• [Exercise]: Could you extract every entry below and reproduce it exactly?

>> START The input

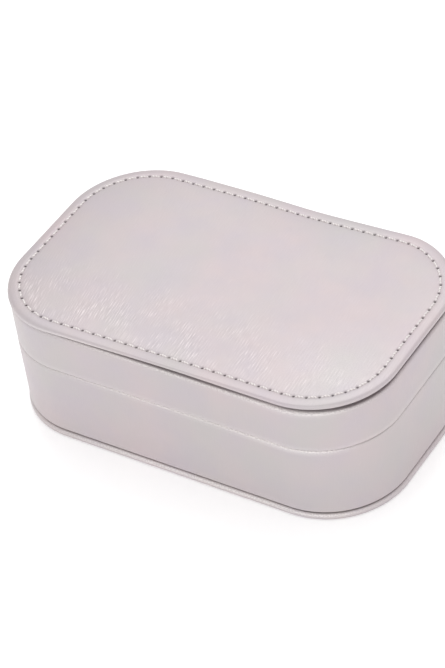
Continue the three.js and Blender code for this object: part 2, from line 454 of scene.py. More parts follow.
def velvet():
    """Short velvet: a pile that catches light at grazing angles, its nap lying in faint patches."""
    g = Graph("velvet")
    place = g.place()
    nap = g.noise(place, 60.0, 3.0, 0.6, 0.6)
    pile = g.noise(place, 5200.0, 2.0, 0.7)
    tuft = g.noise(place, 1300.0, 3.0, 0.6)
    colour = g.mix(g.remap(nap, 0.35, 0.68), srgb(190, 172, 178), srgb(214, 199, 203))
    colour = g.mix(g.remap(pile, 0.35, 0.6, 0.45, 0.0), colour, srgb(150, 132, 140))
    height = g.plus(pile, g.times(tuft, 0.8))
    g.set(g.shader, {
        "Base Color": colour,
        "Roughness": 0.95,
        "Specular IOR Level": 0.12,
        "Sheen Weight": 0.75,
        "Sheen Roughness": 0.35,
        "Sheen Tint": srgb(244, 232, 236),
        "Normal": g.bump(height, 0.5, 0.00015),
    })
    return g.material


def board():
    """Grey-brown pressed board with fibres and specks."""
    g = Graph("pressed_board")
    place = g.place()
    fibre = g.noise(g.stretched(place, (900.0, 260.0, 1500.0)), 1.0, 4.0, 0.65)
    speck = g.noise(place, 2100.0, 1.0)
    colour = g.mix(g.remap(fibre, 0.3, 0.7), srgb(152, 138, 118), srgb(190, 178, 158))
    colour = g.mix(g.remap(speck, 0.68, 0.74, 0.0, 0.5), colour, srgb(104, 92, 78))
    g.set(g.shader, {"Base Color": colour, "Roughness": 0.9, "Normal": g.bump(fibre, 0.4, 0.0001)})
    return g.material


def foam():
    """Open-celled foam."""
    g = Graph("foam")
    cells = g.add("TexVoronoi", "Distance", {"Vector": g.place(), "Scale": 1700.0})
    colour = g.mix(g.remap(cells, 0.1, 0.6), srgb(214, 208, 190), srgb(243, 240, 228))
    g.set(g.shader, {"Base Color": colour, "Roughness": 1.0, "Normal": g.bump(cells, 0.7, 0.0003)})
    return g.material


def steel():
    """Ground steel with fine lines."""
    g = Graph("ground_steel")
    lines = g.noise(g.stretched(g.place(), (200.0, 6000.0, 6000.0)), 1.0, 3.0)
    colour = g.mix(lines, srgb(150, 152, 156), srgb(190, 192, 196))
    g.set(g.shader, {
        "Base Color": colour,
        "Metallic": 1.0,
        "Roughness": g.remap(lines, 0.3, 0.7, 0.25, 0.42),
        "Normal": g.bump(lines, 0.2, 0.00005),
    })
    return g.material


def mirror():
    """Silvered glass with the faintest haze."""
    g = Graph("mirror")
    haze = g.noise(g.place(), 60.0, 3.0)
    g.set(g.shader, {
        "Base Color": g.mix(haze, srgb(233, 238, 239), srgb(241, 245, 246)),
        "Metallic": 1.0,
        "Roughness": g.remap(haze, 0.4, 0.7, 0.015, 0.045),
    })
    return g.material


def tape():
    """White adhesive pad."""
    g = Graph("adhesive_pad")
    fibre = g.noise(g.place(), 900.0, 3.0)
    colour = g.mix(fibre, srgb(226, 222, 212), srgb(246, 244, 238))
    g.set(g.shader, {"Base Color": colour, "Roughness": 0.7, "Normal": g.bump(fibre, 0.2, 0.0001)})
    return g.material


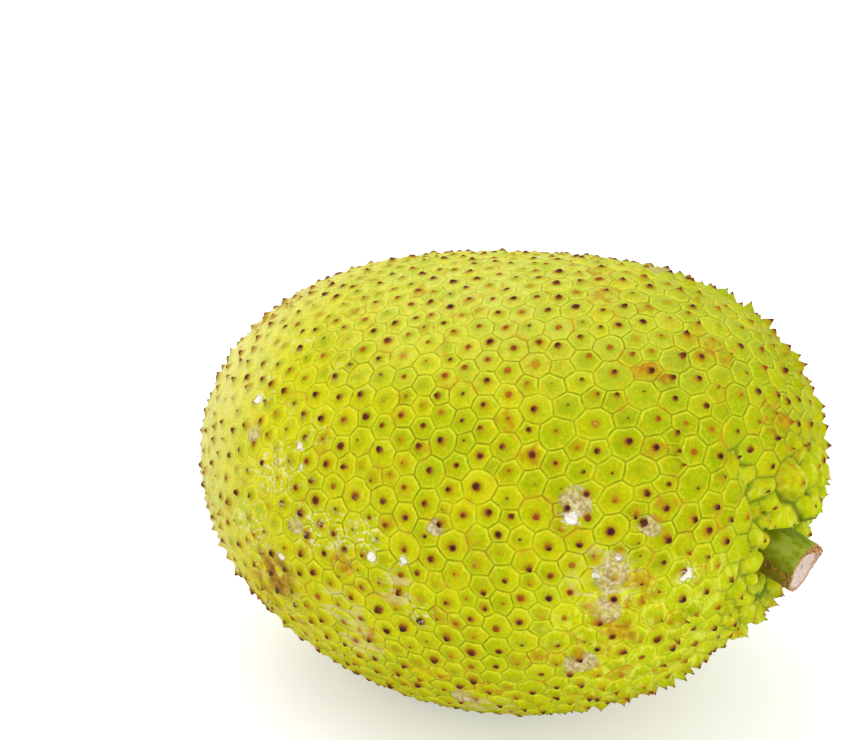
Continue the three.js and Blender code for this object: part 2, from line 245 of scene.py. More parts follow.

>> END The input

• [Result of this exercise]:
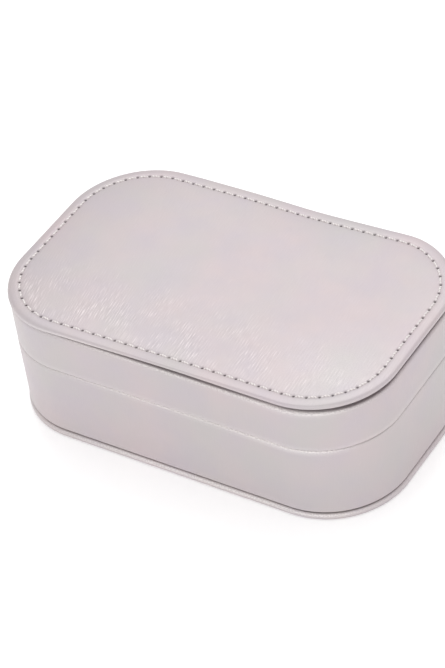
Continue the three.js and Blender code for this object: part 2, from line 454 of scene.py. More parts follow.
def velvet():
    """Short velvet: a pile that catches light at grazing angles, its nap lying in faint patches."""
    g = Graph("velvet")
    place = g.place()
    nap = g.noise(place, 60.0, 3.0, 0.6, 0.6)
    pile = g.noise(place, 5200.0, 2.0, 0.7)
    tuft = g.noise(place, 1300.0, 3.0, 0.6)
    colour = g.mix(g.remap(nap, 0.35, 0.68), srgb(190, 172, 178), srgb(214, 199, 203))
    colour = g.mix(g.remap(pile, 0.35, 0.6, 0.45, 0.0), colour, srgb(150, 132, 140))
    height = g.plus(pile, g.times(tuft, 0.8))
    g.set(g.shader, {
        "Base Color": colour,
        "Roughness": 0.95,
        "Specular IOR Level": 0.12,
        "Sheen Weight": 0.75,
        "Sheen Roughness": 0.35,
        "Sheen Tint": srgb(244, 232, 236),
        "Normal": g.bump(height, 0.5, 0.00015),
    })
    return g.material


def board():
    """Grey-brown pressed board with fibres and specks."""
    g = Graph("pressed_board")
    place = g.place()
    fibre = g.noise(g.stretched(place, (900.0, 260.0, 1500.0)), 1.0, 4.0, 0.65)
    speck = g.noise(place, 2100.0, 1.0)
    colour = g.mix(g.remap(fibre, 0.3, 0.7), srgb(152, 138, 118), srgb(190, 178, 158))
    colour = g.mix(g.remap(speck, 0.68, 0.74, 0.0, 0.5), colour, srgb(104, 92, 78))
    g.set(g.shader, {"Base Color": colour, "Roughness": 0.9, "Normal": g.bump(fibre, 0.4, 0.0001)})
    return g.material


def foam():
    """Open-celled foam."""
    g = Graph("foam")
    cells = g.add("TexVoronoi", "Distance", {"Vector": g.place(), "Scale": 1700.0})
    colour = g.mix(g.remap(cells, 0.1, 0.6), srgb(214, 208, 190), srgb(243, 240, 228))
    g.set(g.shader, {"Base Color": colour, "Roughness": 1.0, "Normal": g.bump(cells, 0.7, 0.0003)})
    return g.material


def steel():
    """Ground steel with fine lines."""
    g = Graph("ground_steel")
    lines = g.noise(g.stretched(g.place(), (200.0, 6000.0, 6000.0)), 1.0, 3.0)
    colour = g.mix(lines, srgb(150, 152, 156), srgb(190, 192, 196))
    g.set(g.shader, {
        "Base Color": colour,
        "Metallic": 1.0,
        "Roughness": g.remap(lines, 0.3, 0.7, 0.25, 0.42),
        "Normal": g.bump(lines, 0.2, 0.00005),
    })
    return g.material


def mirror():
    """Silvered glass with the faintest haze."""
    g = Graph("mirror")
    haze = g.noise(g.place(), 60.0, 3.0)
    g.set(g.shader, {
        "Base Color": g.mix(haze, srgb(233, 238, 239), srgb(241, 245, 246)),
        "Metallic": 1.0,
        "Roughness": g.remap(haze, 0.4, 0.7, 0.015, 0.045),
    })
    return g.material


def tape():
    """White adhesive pad."""
    g = Graph("adhesive_pad")
    fibre = g.noise(g.place(), 900.0, 3.0)
    colour = g.mix(fibre, srgb(226, 222, 212), srgb(246, 244, 238))
    g.set(g.shader, {"Base Color": colour, "Roughness": 0.7, "Normal": g.bump(fibre, 0.2, 0.0001)})
    return g.material


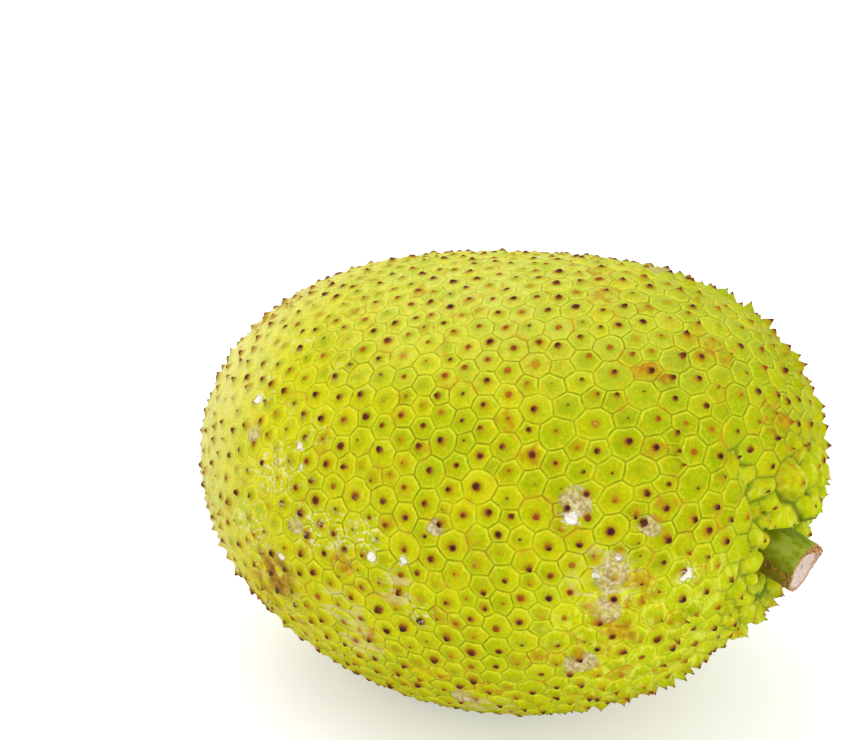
Continue the three.js and Blender code for this object: part 2, from line 245 of scene.py. More parts follow.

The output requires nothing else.